------ GIVEN MATERIAL

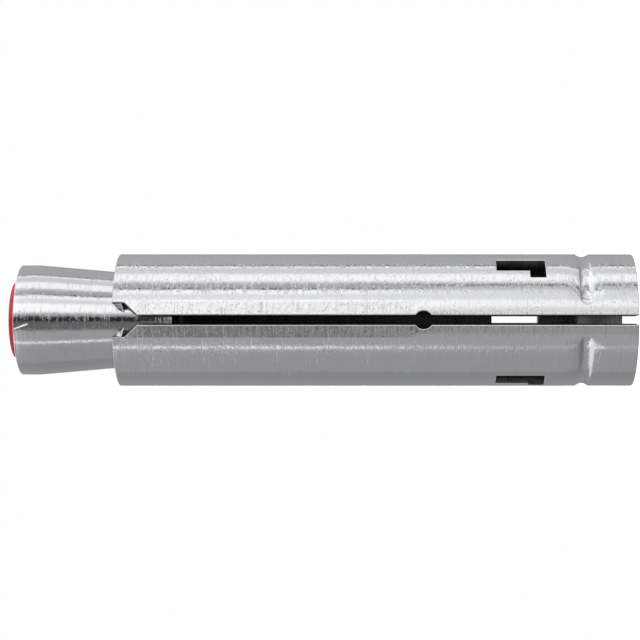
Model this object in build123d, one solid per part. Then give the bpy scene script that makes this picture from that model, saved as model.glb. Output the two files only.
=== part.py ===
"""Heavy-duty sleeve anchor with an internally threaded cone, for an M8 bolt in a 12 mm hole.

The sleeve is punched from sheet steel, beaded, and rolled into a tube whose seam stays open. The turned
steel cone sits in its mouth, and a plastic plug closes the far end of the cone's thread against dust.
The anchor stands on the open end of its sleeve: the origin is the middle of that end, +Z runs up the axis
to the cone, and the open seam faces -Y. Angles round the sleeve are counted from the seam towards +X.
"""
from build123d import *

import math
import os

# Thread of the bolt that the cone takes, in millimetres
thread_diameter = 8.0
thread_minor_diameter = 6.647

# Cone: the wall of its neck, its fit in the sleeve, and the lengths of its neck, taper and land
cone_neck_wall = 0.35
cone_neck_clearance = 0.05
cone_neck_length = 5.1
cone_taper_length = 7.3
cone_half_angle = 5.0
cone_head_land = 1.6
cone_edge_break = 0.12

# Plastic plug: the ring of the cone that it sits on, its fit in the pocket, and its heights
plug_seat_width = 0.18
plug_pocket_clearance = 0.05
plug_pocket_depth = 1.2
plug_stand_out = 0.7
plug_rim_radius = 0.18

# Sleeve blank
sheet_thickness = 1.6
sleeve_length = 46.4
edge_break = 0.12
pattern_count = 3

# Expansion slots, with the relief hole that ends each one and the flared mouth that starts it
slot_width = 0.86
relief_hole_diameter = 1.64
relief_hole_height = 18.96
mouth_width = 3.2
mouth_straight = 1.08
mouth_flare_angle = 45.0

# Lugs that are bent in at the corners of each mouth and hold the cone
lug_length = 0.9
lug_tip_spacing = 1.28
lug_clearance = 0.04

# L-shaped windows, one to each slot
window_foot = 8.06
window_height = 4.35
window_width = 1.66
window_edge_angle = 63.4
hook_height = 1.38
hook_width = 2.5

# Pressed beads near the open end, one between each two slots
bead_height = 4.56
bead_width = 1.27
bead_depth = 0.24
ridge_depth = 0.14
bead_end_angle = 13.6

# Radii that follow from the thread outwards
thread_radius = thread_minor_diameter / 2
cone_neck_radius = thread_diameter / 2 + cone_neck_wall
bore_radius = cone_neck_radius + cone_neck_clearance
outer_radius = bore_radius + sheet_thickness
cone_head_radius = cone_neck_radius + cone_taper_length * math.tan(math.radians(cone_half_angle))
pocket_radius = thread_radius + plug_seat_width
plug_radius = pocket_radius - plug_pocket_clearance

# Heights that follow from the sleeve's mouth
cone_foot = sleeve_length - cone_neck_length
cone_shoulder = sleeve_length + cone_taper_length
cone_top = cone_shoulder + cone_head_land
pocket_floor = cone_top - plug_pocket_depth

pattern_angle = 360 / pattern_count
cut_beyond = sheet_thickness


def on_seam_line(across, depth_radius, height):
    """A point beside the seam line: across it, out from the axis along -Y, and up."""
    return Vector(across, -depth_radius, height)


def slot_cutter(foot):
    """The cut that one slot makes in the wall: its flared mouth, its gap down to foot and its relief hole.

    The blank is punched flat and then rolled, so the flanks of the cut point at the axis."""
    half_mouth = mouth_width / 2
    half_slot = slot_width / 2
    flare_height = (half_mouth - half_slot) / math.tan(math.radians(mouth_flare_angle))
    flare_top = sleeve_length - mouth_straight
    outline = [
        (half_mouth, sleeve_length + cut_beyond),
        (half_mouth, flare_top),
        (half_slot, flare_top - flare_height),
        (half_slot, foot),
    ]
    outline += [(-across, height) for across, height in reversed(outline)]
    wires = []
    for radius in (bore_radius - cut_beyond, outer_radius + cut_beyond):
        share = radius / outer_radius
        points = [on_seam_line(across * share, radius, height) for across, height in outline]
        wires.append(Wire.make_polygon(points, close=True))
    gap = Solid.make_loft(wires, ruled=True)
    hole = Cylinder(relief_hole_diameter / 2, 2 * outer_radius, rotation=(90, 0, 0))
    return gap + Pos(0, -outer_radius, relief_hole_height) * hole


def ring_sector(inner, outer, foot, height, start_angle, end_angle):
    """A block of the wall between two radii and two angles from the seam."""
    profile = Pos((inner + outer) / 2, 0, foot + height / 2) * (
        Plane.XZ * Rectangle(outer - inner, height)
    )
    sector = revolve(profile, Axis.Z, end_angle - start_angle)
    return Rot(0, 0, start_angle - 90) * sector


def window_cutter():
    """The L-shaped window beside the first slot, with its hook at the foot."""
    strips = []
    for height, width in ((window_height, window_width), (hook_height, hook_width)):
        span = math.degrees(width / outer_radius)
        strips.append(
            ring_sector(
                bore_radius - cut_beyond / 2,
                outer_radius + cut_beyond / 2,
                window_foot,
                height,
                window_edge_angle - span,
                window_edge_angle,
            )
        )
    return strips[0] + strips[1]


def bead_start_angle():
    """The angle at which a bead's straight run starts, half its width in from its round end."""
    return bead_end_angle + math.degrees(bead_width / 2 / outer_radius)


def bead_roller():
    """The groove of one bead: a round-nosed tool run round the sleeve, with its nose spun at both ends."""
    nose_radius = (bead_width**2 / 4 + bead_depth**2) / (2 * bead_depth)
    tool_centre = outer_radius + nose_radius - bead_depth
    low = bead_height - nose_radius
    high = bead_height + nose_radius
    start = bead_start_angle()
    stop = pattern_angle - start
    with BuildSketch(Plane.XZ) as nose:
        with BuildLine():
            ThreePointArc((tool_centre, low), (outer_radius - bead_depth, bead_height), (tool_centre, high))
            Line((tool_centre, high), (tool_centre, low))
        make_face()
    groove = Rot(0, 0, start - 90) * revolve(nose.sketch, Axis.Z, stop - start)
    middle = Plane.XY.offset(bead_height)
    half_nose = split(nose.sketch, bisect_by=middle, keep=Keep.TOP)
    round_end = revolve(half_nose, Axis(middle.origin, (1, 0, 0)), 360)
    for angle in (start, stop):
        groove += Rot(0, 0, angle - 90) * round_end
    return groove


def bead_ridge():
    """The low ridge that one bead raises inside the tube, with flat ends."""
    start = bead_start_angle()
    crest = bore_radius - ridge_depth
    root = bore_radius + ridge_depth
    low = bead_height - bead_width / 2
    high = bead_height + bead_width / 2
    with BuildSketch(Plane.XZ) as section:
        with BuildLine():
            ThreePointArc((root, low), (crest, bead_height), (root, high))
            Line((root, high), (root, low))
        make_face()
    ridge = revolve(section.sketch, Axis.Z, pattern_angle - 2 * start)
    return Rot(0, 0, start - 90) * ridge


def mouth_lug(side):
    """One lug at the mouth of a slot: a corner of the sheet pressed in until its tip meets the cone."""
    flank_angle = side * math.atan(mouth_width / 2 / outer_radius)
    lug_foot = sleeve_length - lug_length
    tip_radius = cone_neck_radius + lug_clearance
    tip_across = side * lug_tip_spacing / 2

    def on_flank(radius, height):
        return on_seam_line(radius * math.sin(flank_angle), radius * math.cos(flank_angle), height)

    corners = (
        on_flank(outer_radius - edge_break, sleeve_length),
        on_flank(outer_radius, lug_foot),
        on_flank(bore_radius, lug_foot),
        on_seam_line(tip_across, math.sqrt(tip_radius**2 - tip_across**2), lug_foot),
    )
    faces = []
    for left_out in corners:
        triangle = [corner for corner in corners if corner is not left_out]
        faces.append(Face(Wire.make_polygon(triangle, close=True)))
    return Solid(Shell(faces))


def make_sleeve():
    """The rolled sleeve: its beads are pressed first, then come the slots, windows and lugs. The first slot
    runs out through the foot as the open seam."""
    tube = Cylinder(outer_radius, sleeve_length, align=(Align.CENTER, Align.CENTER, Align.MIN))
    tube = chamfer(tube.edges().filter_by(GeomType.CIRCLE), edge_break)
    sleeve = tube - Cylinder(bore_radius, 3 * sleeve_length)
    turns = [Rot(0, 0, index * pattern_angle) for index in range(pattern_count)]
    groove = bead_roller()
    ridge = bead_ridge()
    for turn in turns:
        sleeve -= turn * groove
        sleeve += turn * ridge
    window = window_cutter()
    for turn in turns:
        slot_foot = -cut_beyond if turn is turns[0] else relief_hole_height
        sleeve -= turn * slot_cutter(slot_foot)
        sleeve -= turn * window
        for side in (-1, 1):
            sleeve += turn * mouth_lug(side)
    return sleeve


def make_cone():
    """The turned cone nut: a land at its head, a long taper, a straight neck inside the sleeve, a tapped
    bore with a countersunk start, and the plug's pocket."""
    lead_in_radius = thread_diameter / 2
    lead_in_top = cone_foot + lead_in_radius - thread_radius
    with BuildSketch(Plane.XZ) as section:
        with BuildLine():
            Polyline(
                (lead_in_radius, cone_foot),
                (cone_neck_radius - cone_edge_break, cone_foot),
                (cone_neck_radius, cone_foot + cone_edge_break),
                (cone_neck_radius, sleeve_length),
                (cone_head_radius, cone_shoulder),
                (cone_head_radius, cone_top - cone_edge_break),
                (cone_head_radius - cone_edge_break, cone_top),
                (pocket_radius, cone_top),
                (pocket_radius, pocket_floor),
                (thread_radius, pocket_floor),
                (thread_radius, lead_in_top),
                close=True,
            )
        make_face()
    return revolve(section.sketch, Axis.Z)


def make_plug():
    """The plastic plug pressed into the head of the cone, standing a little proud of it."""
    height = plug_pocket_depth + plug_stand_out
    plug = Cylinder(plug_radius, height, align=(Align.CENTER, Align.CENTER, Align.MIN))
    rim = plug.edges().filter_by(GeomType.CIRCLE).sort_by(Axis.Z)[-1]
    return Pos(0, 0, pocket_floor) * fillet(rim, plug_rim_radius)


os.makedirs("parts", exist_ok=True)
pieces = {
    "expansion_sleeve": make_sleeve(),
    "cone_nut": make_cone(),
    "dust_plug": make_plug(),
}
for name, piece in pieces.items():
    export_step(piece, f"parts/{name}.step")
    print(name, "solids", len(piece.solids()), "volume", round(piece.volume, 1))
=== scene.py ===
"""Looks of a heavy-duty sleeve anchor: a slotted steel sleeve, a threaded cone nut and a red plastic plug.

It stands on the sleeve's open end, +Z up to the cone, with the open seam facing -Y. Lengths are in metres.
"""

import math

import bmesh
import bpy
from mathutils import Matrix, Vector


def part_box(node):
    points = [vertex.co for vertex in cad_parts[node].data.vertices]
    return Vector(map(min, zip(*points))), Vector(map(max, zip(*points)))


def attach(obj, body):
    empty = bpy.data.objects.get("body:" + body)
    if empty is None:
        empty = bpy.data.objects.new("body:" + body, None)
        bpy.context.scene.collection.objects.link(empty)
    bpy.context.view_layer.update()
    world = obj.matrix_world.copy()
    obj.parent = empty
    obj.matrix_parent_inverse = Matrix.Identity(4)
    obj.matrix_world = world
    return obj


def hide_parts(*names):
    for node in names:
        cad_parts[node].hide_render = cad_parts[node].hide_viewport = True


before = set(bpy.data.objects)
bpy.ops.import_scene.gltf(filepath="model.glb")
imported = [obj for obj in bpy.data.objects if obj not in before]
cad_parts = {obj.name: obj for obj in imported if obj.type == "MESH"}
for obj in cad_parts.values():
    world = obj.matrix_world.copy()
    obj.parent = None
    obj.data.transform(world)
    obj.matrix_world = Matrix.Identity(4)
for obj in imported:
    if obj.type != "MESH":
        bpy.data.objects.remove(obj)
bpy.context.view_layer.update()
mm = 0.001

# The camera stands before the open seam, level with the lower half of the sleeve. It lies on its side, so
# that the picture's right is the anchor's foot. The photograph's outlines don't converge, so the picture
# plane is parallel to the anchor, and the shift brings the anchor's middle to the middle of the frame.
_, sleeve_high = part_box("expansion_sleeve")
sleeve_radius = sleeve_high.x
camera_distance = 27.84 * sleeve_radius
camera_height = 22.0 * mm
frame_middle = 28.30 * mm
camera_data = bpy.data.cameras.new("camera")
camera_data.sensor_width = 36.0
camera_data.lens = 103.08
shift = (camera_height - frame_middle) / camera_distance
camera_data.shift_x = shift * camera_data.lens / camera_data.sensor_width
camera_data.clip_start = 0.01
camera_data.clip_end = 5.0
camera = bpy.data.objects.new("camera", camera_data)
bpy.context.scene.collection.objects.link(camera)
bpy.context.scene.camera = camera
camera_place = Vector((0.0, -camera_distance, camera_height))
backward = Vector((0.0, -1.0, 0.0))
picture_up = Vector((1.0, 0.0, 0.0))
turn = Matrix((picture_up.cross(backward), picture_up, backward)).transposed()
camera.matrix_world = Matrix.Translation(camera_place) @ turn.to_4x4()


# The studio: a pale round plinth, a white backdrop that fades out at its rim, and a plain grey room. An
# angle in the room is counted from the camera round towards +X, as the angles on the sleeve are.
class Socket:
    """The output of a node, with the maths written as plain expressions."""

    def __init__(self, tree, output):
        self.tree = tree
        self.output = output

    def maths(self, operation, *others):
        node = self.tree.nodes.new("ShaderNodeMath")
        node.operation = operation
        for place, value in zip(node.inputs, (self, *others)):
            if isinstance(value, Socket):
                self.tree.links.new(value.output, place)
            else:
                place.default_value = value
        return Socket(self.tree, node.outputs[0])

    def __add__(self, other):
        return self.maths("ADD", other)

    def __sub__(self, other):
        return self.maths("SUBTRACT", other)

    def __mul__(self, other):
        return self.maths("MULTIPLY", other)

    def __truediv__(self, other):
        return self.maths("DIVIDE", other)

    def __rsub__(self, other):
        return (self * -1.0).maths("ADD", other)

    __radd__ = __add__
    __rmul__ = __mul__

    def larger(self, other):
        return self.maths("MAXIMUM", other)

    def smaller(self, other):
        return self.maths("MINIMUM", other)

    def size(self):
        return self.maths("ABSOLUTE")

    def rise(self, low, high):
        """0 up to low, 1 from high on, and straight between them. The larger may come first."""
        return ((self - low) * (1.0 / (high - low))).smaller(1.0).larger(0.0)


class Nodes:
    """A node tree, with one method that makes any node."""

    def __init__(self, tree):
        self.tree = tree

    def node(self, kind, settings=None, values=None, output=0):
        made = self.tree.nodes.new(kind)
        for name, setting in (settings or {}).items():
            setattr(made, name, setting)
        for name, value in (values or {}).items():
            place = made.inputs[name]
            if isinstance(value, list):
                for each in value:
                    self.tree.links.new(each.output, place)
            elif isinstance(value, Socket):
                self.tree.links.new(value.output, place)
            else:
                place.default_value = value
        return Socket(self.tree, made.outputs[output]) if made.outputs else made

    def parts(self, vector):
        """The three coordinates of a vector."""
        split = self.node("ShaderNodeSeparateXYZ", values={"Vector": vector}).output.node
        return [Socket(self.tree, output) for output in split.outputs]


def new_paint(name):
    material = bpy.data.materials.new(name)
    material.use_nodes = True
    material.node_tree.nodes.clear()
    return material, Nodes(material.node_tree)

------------

AIM:
Extract the span of lines that starts with the line containing "for name, piece" and ends with the line containing "before = set(bpy.data.objects)". Keep it exact and add nothing.

RESPONSE TO THE TASK:
for name, piece in pieces.items():
    export_step(piece, f"parts/{name}.step")
    print(name, "solids", len(piece.solids()), "volume", round(piece.volume, 1))
=== scene.py ===
"""Looks of a heavy-duty sleeve anchor: a slotted steel sleeve, a threaded cone nut and a red plastic plug.

It stands on the sleeve's open end, +Z up to the cone, with the open seam facing -Y. Lengths are in metres.
"""

import math

import bmesh
import bpy
from mathutils import Matrix, Vector


def part_box(node):
    points = [vertex.co for vertex in cad_parts[node].data.vertices]
    return Vector(map(min, zip(*points))), Vector(map(max, zip(*points)))


def attach(obj, body):
    empty = bpy.data.objects.get("body:" + body)
    if empty is None:
        empty = bpy.data.objects.new("body:" + body, None)
        bpy.context.scene.collection.objects.link(empty)
    bpy.context.view_layer.update()
    world = obj.matrix_world.copy()
    obj.parent = empty
    obj.matrix_parent_inverse = Matrix.Identity(4)
    obj.matrix_world = world
    return obj


def hide_parts(*names):
    for node in names:
        cad_parts[node].hide_render = cad_parts[node].hide_viewport = True


before = set(bpy.data.objects)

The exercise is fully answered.